In Chapter 2: “Changing Teacher Educators’ Conceptions and Practices Around Literacy Instruction: Lessons from Teacher Educators’ Professional Development Experiences in Ethiopia” the Florida State University team examined the contribution of the pre-service interventions within the Reading for Ethiopia’s Achievement Developed Technical Assistance (READ-TA) program, funded by the United States Agency for International Development (USAID) from October 2012 through December 2017. The Learning Systems Institute at FSU was a partner to RTI International on the RAD TA project from 2012 to 2017.  The FSU team worked in five regions of the country, targeting seven national languages. Ethiopia has two chartered cities (Addis Ababa and Dire Dawa) plus nine national region states: Afar; Amhara; Benishangul-Gumuz; Gambela; Harari; Oromia; Somali; Southern Nations, Nationalities, and Peoples’ Region (SNNPR); and Tigray. As of early 2018, more than 20 local languages were being used as languages of instruction in Ethiopia. READ-TA targeted seven of the most widely spoken languages of instruction.

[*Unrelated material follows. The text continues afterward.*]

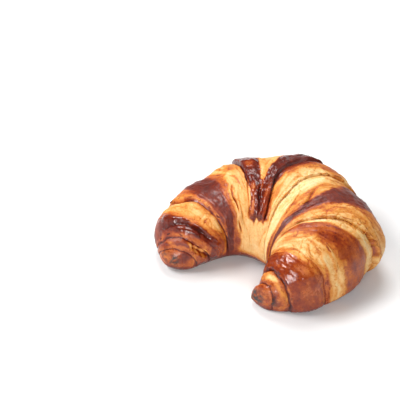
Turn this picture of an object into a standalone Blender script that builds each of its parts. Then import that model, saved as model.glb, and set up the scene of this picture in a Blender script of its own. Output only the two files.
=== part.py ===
"""Pretzel croissant: a crescent of rolled dough about 135 mm across, lying on its flat baked underside.

The dough was a long triangle, rolled up from its base and bent round. Its narrow end is the tongue over
the middle, and the laps under it step down towards both horns. Each lap lies with its free edge on the
next one, so it has a groove at its covered side, a swollen crest and a lip at its free side.
Sizes are in millimetres up to the last step, which makes them metres.
"""

import bmesh
import bpy
import numpy as np

MM = 0.001

# Plan of the crescent at its stations, left horn first: the outer side's x and y, the inner side's x and y,
# and the height there.
STATIONS = (
    (-43, -51, -22, -47, 20),
    (-54, -31, -17, -36, 34),
    (-54, -9, -8, -20, 48),
    (-46, 17, 0, -12, 57),
    (-28, 45, 9, -10, 62),
    (1, 66, 18, -10, 63),
    (33, 73, 24, -10, 62),
    (59, 64, 27, -9, 61),
    (78, 44, 29, -9, 57),
    (80, 14, 30, -12, 50),
    (66, -16, 30, -20, 36),
    (47, -31, 29, -28, 22),
    (37, -36, 23, -32, 13),
)
TIP_ROUNDING = (15.0, 9.0)
SECTION_POWER_ABOVE = 2.1
SECTION_POWER_BELOW = 2.5
SINK = 5.0
SINK_SHARE = 0.12
SOFT_FOOT = 2.5

# Where the grooves between the laps run: their places along the body, counted from the left horn's tip,
# on the outer side, on top, in front of the top, on the inner side, at its foot and underneath.
GROOVE_ANGLES = (20, 90, 130, 165, 200, 290)
GROOVES = (
    (3.5, 4.5, 7.0, 12.0, 17.0, 9.0),
    (6.0, 9.0, 14.0, 21.0, 27.0, 14.0),
    (25.0, 33.5, 37.0, 41.0, 45.0, 33.0),
    (63.0, 68.0, 71.0, 73.0, 74.0, 68.0),
    (105.0, 89.5, 92.0, 94.0, 96.0, 100.0),
    (121.0, 106.0, 102.0, 104.0, 108.0, 114.0),
    (149.0, 143.0, 139.0, 139.0, 143.0, 146.0),
    (175.0, 172.5, 168.0, 167.0, 169.0, 172.0),
    (191.0, 189.5, 186.0, 184.0, 185.0, 188.0),
    (198.0, 197.0, 196.0, 195.0, 196.0, 197.0),
)

# The laps between the grooves: rows of faces, the sides that are free (-1 towards the left horn, 1 towards
# the right), the crest's place from the covered side (0) to the free one (1), its height, and the height
# of the free edge's lip.
LAPS = (
    ("left tip", 5, -1, 0.45, 0.5, 0.0),
    ("left third lap", 5, -1, 0.60, 1.1, 0.6),
    ("left second lap", 13, -1, 0.78, 2.5, 1.6),
    ("left first lap", 16, -1, 0.72, 2.6, 1.9),
    ("tongue", 13, 0, 0.50, 3.4, 2.0),
    ("right inner lap", 8, 1, 0.55, 1.4, 0.9),
    ("right first lap", 17, 1, 0.55, 2.3, 1.8),
    ("right second lap", 14, 1, 0.42, 2.8, 0.8),
    ("right third lap", 10, 1, 0.42, 2.9, 1.5),
    ("right fourth lap", 5, 1, 0.60, 1.1, 0.6),
    ("right tip", 5, 1, 0.45, 0.4, 0.0),
)
GROOVE_DEPTH = (0.7, 1.4, 2.0, 1.6, 1.6, 1.3, 1.4, 1.0, 1.7, 1.0)
TONGUE_LAP = 4
TONGUE_GROOVES = (3, 4)
STEP_WIDTH = 0.7
LAP_SPAN = (-55.0, -25.0, 190.0, 215.0)
TONGUE_SPAN = (-35.0, -10.0, 138.0, 150.0)
SPLIT_PLACE = 0.46
SPLIT_WIDTH = 0.2
SPLIT_DEPTH = 2.2
SPLIT_SPAN = (-30.0, 0.0, 88.0, 118.0)
FULL_RELIEF_SPACING = 0.55

# Swellings and hollows that hand shaping left: place along the body, angle, half length, half turn, height.
SWELLS = (
    (60.0, 50, 8.0, 45, 3.0),
    (48.0, 55, 7.0, 35, -1.8),
    (98.0, 40, 8.0, 35, 2.8),
    (127.0, 38, 11.0, 42, -4.8),
    (144.5, -4, 5.5, 28, 3.2),
    (154.0, -10, 4.0, 28, -2.0),
    (20.0, 45, 8.0, 35, 1.8),
    (11.0, 30, 8.0, 45, 1.8),
    (172.0, 5, 12.0, 40, -1.6),
    (197.0, 130, 5.0, 50, -1.5),
)

# The slow unevenness of handmade dough: waves along the body, waves round it, start angle and height.
LUMPS = ((2.0, 1, 0.4, 0.5), (3.0, 2, 2.1, 0.4), (5.0, 2, 4.4, 0.4), (8.0, 3, 1.3, 0.3))

COLUMNS = 48
COLUMN_CROWDING = 0.22
FINE = 2000


def smooth_curve(x, xs, ys):
    """Cubic curve through the points xs, ys, with slopes from their neighbours."""
    xs, ys = np.asarray(xs, float), np.asarray(ys, float)
    slopes = np.gradient(ys, xs, axis=0)
    i = np.clip(np.searchsorted(xs, x) - 1, 0, len(xs) - 2)
    step = xs[i + 1] - xs[i]
    t = (x - xs[i]) / step
    if ys.ndim > 1:
        t, step = t[..., None], step[..., None]
    return ((1 + 2 * t) * (1 - t) ** 2 * ys[i] + t * (1 - t) ** 2 * step * slopes[i]
            + t * t * (3 - 2 * t) * ys[i + 1] + t * t * (t - 1) * step * slopes[i + 1])


def ramp(x, start, end):
    t = np.clip((x - start) / (end - start), 0, 1)
    return t * t * (3 - 2 * t)


def window(x, span):
    """0 outside the span's first and last value, and 1 between its second and third."""
    return ramp(x, span[0], span[1]) * (1 - ramp(x, span[2], span[3]))


def body_table():
    """Samples along the body: its length so far, and middle x, y, half width across, height."""
    plan = np.array(STATIONS, float)
    middle = (plan[:, 0:2] + plan[:, 2:4]) / 2
    across = (plan[:, 0:2] - plan[:, 2:4]) / 2
    chord = np.r_[0, np.cumsum(np.linalg.norm(np.diff(middle, axis=0), axis=1))]
    half = np.linalg.norm(across, axis=1)
    turn = np.unwrap(np.arctan2(across[:, 1], across[:, 0]))
    rows = np.column_stack([middle, half, turn, plan[:, 4]])
    table = smooth_curve(np.linspace(0, chord[-1], FINE), chord, rows)
    length = np.r_[0, np.cumsum(np.linalg.norm(np.diff(table[:, 0:2], axis=0), axis=1))]
    return length, table


def body_point(length, table, s, theta, swell):
    """Points at the places s and the angles theta round the section, swollen outwards by swell."""
    x, y, half, turn, height = (np.interp(s, length, table[:, i]) for i in range(5))
    left = np.clip(s / TIP_ROUNDING[0], 0, 1)
    right = np.clip((length[-1] - s) / TIP_ROUNDING[1], 0, 1)
    cap = np.sqrt((1 - (1 - left) ** 2) * (1 - (1 - right) ** 2))
    sink = np.minimum(SINK, SINK_SHARE * height)
    rise = (height + sink) / 2
    c, n = np.cos(theta), np.sin(theta)
    power = np.where(n > 0, SECTION_POWER_ABOVE, SECTION_POWER_BELOW)
    reach = (np.abs(c) ** power + np.abs(n) ** power) ** (-1 / power)
    out = (half + swell) * cap * c * reach
    z = rise - sink + (rise + swell) * cap * n * reach
    foot = (z + SOFT_FOOT) ** 2 / (4 * SOFT_FOOT)
    z = np.where(z > SOFT_FOOT, z, np.where(z > -SOFT_FOOT, foot, 0))
    return np.stack([x + np.cos(turn) * out, y + np.sin(turn) * out, z], axis=-1)


def groove_places(theta_deg, total):
    """The places of all edges at each angle: the left tip, the grooves and the right tip."""
    angles = np.array(GROOVE_ANGLES, float)
    around = np.r_[angles[-1] - 360, angles, angles[0] + 360]
    theta = (theta_deg + 70) % 360 - 70
    lines = [np.zeros_like(theta)]
    for groove in GROOVES:
        lines.append(smooth_curve(theta, around, np.r_[groove[-1], groove, groove[0]]))
    lines.append(np.full_like(theta, total))
    return lines


def lap_profile(v, crest_at, crest, lip, depth):
    """Relief across a lap, from its covered side (0) to its free edge (1)."""
    up = -depth + (crest + depth) * np.sin(np.pi / 2 * np.clip(v / crest_at, 0, 1)) ** 0.8
    fall = np.clip((v - crest_at) / (1 - crest_at), 0, 1)
    down = lip + (crest - lip) * np.cos(np.pi / 2 * fall)
    return np.where(v < crest_at, up, down)


def tongue_profile(v, theta_deg, crest, lip):
    """Relief across the tongue: two ridges with a pale split between them that closes over the top."""
    dome = lip + (crest - lip) * np.sin(np.pi * v) ** 0.7
    split = np.exp(-((v - SPLIT_PLACE) / SPLIT_WIDTH) ** 2) * window(theta_deg, SPLIT_SPAN)
    return dome - SPLIT_DEPTH * split


def lumps(share, theta):
    total = 0.0
    for along, around, start, height in LUMPS:
        total = total + height * np.sin(along * np.pi * share + around * theta + start)
    return total


def swells(s, theta_deg):
    total = 0.0
    for place, angle, length, turn, height in SWELLS:
        away = ((theta_deg - angle) / turn) ** 2 + ((s - place) / length) ** 2
        total = total + height * np.exp(-away)
    return total


def croissant_rings(columns):
    """All rings of points from the left tip to the right one, in millimetres."""
    length, table = body_table()
    round_angle = np.arange(columns) / columns * 2 * np.pi
    theta = round_angle + COLUMN_CROWDING * np.cos(round_angle)
    theta_deg = (np.degrees(theta) + 90) % 360 - 90
    lines = groove_places(theta_deg, length[-1])
    on_lap = window(theta_deg, LAP_SPAN)
    on_tongue = window(theta_deg, TONGUE_SPAN)
    rings = []
    for number, (_, rows, free, crest_at, crest, lip) in enumerate(LAPS):
        first, last = lines[number], lines[number + 1]
        first = first + (STEP_WIDTH / 2 if number else 0)
        last = last - (STEP_WIDTH / 2 if number < len(LAPS) - 1 else 0)
        covered = number if free < 0 else number - 1
        depth = GROOVE_DEPTH[covered] if 0 <= covered < len(GROOVE_DEPTH) else 0.0
        depth = depth * (on_tongue if covered in TONGUE_GROOVES else on_lap)
        for row in range(rows + 1):
            share = row / rows
            s = first + (last - first) * share
            if number == TONGUE_LAP:
                relief = tongue_profile(share, theta_deg, crest, lip) * on_tongue
            else:
                v = share if free > 0 else 1 - share
                relief = lap_profile(v, crest_at, crest * on_lap, lip * on_lap, depth)
            relief = relief + lumps(s / length[-1], theta) * on_lap + swells(s, theta_deg)
            near = body_point(length, table, np.clip(s - 0.5, 0, None), theta, 0)
            far = body_point(length, table, np.clip(s + 0.5, None, length[-1]), theta, 0)
            spacing = np.linalg.norm(far - near, axis=-1)
            relief = relief * np.clip(spacing / FULL_RELIEF_SPACING, 0.15, 1)
            rings.append(body_point(length, table, s, theta, relief))
    return np.array(rings)


def croissant_mesh():
    """A sphere whose rings become the croissant's sections and whose poles become the horns' tips."""
    rings = croissant_rings(COLUMNS)
    low, high = rings.min(axis=(0, 1)), rings.max(axis=(0, 1))
    rings -= [(low[0] + high[0]) / 2, (low[1] + high[1]) / 2, low[2]]
    rings *= MM
    bm = bmesh.new()
    parallels = len(rings) - 1
    bmesh.ops.create_uvsphere(bm, u_segments=COLUMNS, v_segments=parallels, radius=1)
    for vert in bm.verts:
        ring = round(np.arccos(np.clip(vert.co.z, -1, 1)) / np.pi * parallels)
        column = round(np.arctan2(vert.co.y, vert.co.x) / (2 * np.pi) * COLUMNS) % COLUMNS
        vert.co = rings[ring, column] if 0 < ring < parallels else rings[ring].mean(axis=0)
    bmesh.ops.triangulate(bm, faces=bm.faces[:])
    bmesh.ops.recalc_face_normals(bm, faces=bm.faces[:])
    mesh = bpy.data.meshes.new("croissant")
    bm.to_mesh(mesh)
    bm.free()
    mesh.shade_smooth()
    return mesh


def crust_material():
    material = bpy.data.materials.new("baked crust")
    material.use_nodes = True
    shader = material.node_tree.nodes["Principled BSDF"]
    shader.inputs["Base Color"].default_value = (0.42, 0.13, 0.035, 1)
    shader.inputs["Roughness"].default_value = 0.42
    shader.inputs["Metallic"].default_value = 0.0
    material.diffuse_color = (0.42, 0.13, 0.035, 1)
    return material


def main():
    for obj in list(bpy.data.objects):
        bpy.data.objects.remove(obj, do_unlink=True)
    croissant = bpy.data.objects.new("croissant", croissant_mesh())
    croissant.data.materials.append(crust_material())
    bpy.context.scene.collection.objects.link(croissant)


main()
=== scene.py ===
# %% [markdown]
# # A pretzel croissant
# The real thing is one long triangle of layered dough, rolled up from its base, bent into a
# crescent, dipped in lye and baked. Lye turns what it touches a deep reddish brown, and the dough
# that opens up later in the oven stays cream and golden. This lesson models that history: the bent
# body first, then the laps of the roll, then the leaves of dough at each free edge, then the crust.

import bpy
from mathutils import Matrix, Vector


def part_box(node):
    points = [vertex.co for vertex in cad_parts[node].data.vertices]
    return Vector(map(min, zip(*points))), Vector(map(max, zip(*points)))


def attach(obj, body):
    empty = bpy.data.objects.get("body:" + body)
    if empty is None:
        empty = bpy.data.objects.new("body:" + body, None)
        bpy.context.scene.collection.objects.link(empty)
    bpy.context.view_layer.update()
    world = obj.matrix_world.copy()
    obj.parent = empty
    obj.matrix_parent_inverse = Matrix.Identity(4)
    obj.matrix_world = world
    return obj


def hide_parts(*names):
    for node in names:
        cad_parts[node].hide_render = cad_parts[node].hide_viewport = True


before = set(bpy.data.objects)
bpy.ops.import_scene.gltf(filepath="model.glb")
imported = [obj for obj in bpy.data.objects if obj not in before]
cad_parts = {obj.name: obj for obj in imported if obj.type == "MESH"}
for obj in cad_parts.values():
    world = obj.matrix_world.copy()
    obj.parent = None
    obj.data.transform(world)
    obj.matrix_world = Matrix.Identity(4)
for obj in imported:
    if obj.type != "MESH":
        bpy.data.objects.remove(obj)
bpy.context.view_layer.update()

# %% [markdown]
# The body is worked out in millimetres, which are easy to picture for food, and one factor turns
# them into Blender's metres at the end.

# %% Tools and units
import math

import bmesh
import bpy
import numpy as np
from mathutils import Vector, noise

MM = 0.001
NODE = "croissant"

# %% [markdown]
# The camera comes first, because every later step is judged through it. It looks down at 45
# degrees from the front right, from 0.85 m away, and its lens makes one picture point 0.75 mm wide
# at the croissant.

# %% Camera
VIEW_AZIMUTH = math.radians(40)
VIEW_ELEVATION = math.radians(45)
VIEW_DISTANCE = 0.85
POINT_SIZE = 0.75 * MM
IMAGE_POINTS = 400
SENSOR = 36.0
NEAREST = 0.01
AIM = Vector((-74.4, 7.6, 0.0)) * MM

toward_camera = Vector((
    math.sin(VIEW_AZIMUTH) * math.cos(VIEW_ELEVATION),
    -math.cos(VIEW_AZIMUTH) * math.cos(VIEW_ELEVATION),
    math.sin(VIEW_ELEVATION),
))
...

The professional development activities implemented by the FSU/LSI team of researchers and teacher educators included engagement of Ethiopian educators in module development, adaptation of the modules and related materials into seven mother tongues, and training on the module contents. The pre-service teacher education program prepares student teachers to teach in the mother tongue used as the language of instruction in grades 1–8 in each of the nine regions of the country. Of particular interest were revisions of the mother tongue pre-service teacher education program and the related professional development for teacher educators and student teachers (we use the term teacher educators to refer to the lecturers and instructors at the colleges of teacher education and the term student teachers to refer to the students at colleges of teacher education, also referred to in Ethiopia as “teacher-trainees” and “wouldbe-teachers”).

The chapter describes the extent to which teacher educators’ involvement across multiple initiatives promoted changes in conceptions of literacy instruction; depth of understanding of literacy content; and student-centered, participatory teaching and learning pedagogy.

Suggested citation: Mekonnen, D., Fesmire, M., Barnes, A., Backman, S., Ramos-Mattoussi, F. (2018). Changing Teacher Educators’ Conceptions and Practices on Literacy Instruction: Lessons from Teacher Educators’ Professional Development Experiences in Ethiopia.  In Pouezevara, S. R. (Ed.) (2018). Cultivating dynamic educators: Case studies in teacher behavior change in Africa and Asia. (RTI Press Publication No. BK-0022-1809). Research Triangle Park, NC: RTI Press. DOI: 10.3768/rtipress. 2018.bk.0022.1809. https://www.rti.org/rti-press-publication/cultivating-dynamic-educators

Photo: Dr. Dawit Mekonnen of the University of Addis Ababa and FSU National Coordinator in Ethiopia, Dr. Flavia Ramos-Mattoussi, center, the principal investigator on FSU’s element of the Read-TA project, and Dr. Marion Fesmire of FSU Panama City wear gowns and scarves given them by their colleagues in Ethiopia, where FSU has been working since 2013 on an ambitious reading-and-writing program.